Unanticipated Adversarial Robustness of Semantic Communication

Abstract

Semantic communication, enabled by deep joint source-channel coding (DeepJSCC), is widely expected to inherit the vulnerability of deep learning to adversarial perturbations. This paper challenges this prevailing belief and reveals a counterintuitive finding: semantic communication systems exhibit unanticipated adversarial robustness that can exceed that of classical separate source-channel coding systems. On the theoretical front, we establish fundamental bounds on the minimum attack power required to induce a target distortion, overcoming the analytical intractability of highly nonlinear DeepJSCC models by leveraging Lipschitz smoothness.

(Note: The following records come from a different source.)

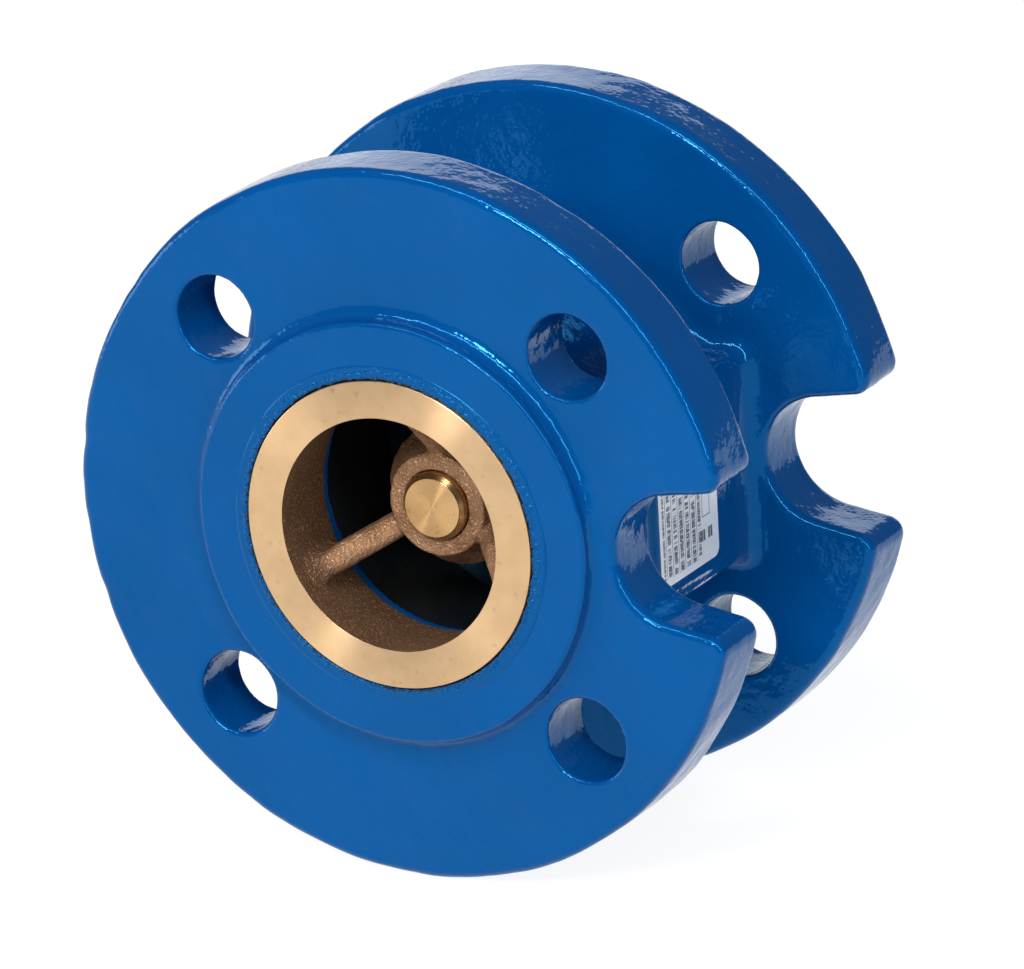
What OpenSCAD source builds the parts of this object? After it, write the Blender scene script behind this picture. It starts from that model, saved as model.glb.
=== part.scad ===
// Flanged axial check valve, nominal bore 50 mm.
// One iron casting carries both flanges. A spring loaded disc closes on a bronze seat ring at
// the inlet, and its stem slides in a bronze guide that fills the outlet.
// The pipe runs along Y. The origin is the centre of the outlet face, and +Y points into the
// valve, towards the inlet. Every station is a distance from the outlet face.

/* [Flanges] */
// Distance between the two flange faces
face_to_face = 100; // [98:0.5:104]
// Outside diameter of a flange
flange_d = 165; // [162:1:170]
// Thickness of a flange behind its raised face
flange_t = 17.4; // [16:0.1:18.5]
// Diameter of the raised face
raised_d = 98; // [95:0.5:100]
// Height of the raised face
raised_h = 4.9; // [4.5:0.1:5.5]
// Diameter of the circle of bolts
bolt_circle_d = 125; // [122:0.5:127]
// Diameter of a bolt hole
bolt_hole_d = 19; // [16:0.5:20]
// Number of bolts in a flange
bolt_count = 4; // [4]

/* [Notches] */
// Radius of the round bottom of a notch
notch_r = 14.8; // [13:0.1:16]
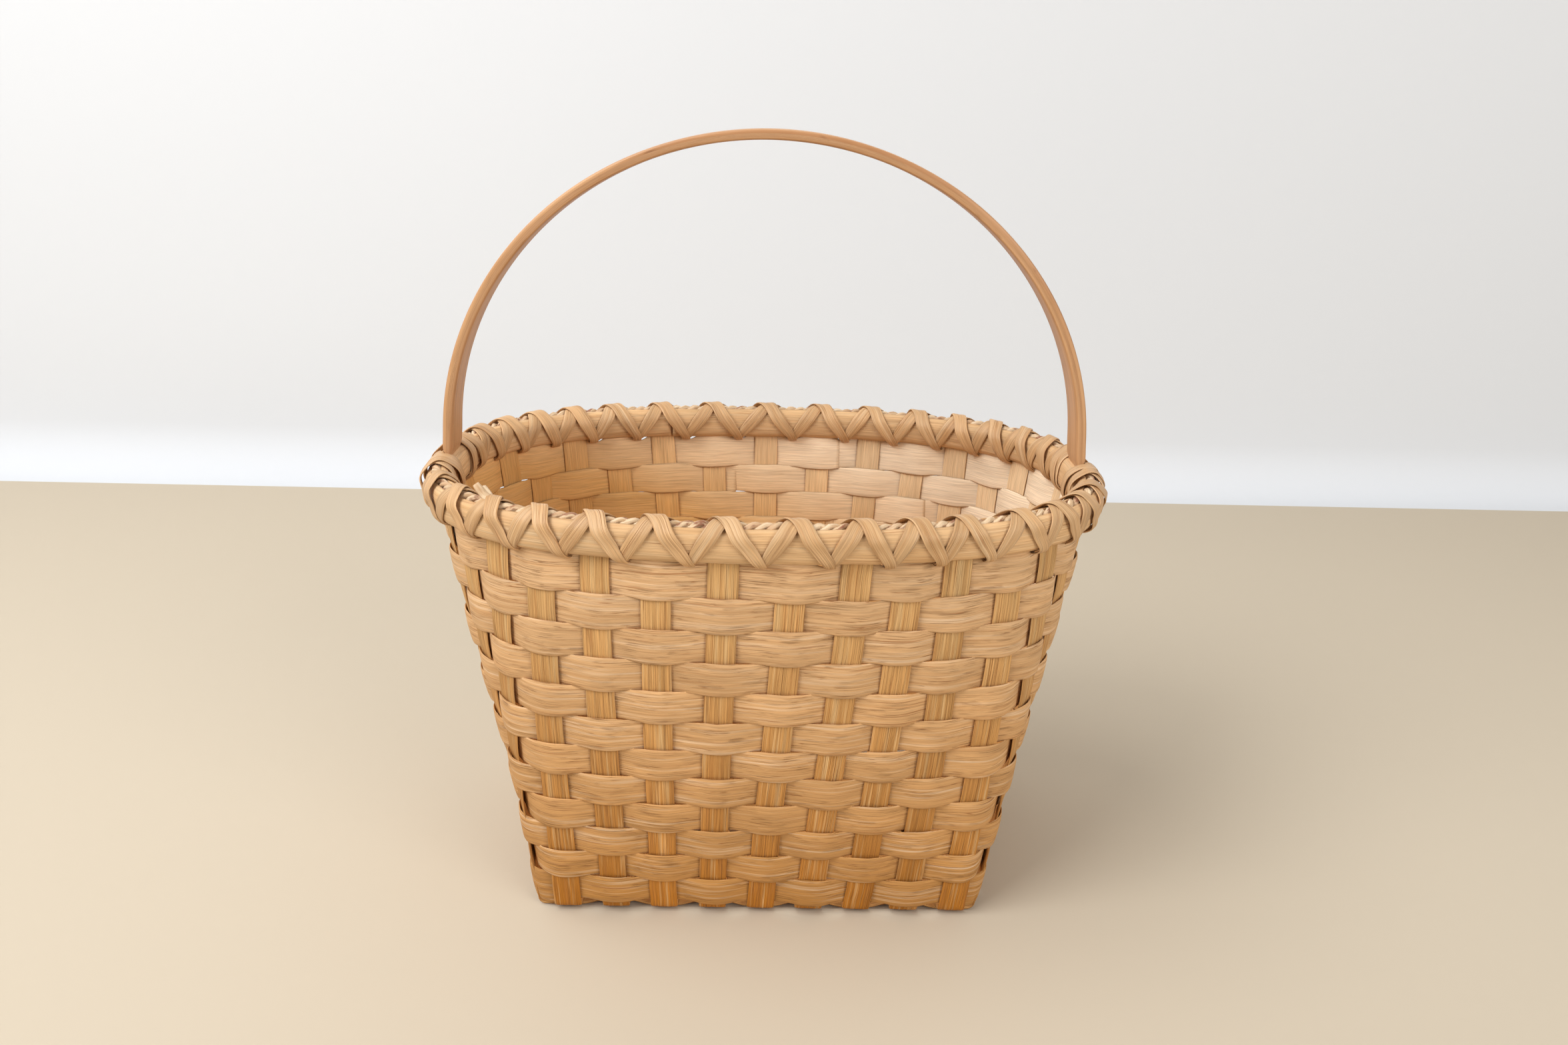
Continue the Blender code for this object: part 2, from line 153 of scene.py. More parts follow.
# Seagrass cord. Its ends are counted in stands, and each loose end has a length, a rise and a spread
cord_below_rim = 0.0011
cord_strand_radius = 0.00130
cord_twist_radius = 0.00105
cord_twist_pitch = 0.0105
cord_roughness = 0.06
cord_from_handle = 0.62
loose_ends_place = 25.95
loose_ends_above_rim = 0.0004
loose_end_fullness = 1.5
loose_end_taper = 0.4
loose_end_sizes = ((0.0080, 0.0066, 0.0016), (0.0074, 0.0046, -0.0020))

# Lashing. The jog is counted in stands. Low on the rim the strands are pinched narrower
lash_width = 0.0070
lash_thickness = 0.0009
lash_slack = 0.0003
lash_gap = 0.0001
lash_hook = 0.0002
lash_over_rim = 0.0012
lash_bow = 0.00012
lash_ridge = 0.00005
lash_jog = 0.02
lash_pinch = 0.34
lash_pinch_from = 0.25
lash_pinch_fade = 0.85
lash_from_handle = 0.0006

# Handle. It widens and thickens upward, each from a depth under the rim and within a length
handle_width = 0.0195
handle_thickness = 0.0050
handle_taper = 0.0003
tail_width = 0.011
tail_thickness = 0.0022
tail_above_rim = 0.0005
leg_set_in = 0.0016
spring_above_rim = 0.005
widening_depth = 0.012
widening_length = 0.010
thickening_depth = 0.001
thickening_length = 0.007
handle_flat_roundness = 0.26
handle_edge_roundness = 0.36
handle_section_turn = 0.02
handle_fibre_shift = 0.03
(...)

We prove that the implicit regularization from noisy training forces decoder smoothness, a property that inherently provides built-in protection against adversarial attacks. To enable rigorous and fair comparison, we develop two novel attack methodologies that address previously unexplored vulnerabilities: a structure-aware vulnerable set attack that, for the first time, exploits graph-theoretic vulnerabilities in LDPC codes to induce decoding failure with minimal energy, and a progressive gradient ascent attack that leverages the differentiability of DeepJSCC to efficiently find minimum-power perturbations. Designing such attacks is challenging, as classical systems lack gradient information while semantic systems require navigating high-dimensional, non-convex spaces; our methods fill these critical gaps in the literature. Extensive experiments demonstrate that semantic communication requires up to 14-16× more attack power to achieve the same distortion as classical systems, empirically substantiating its superior robustness.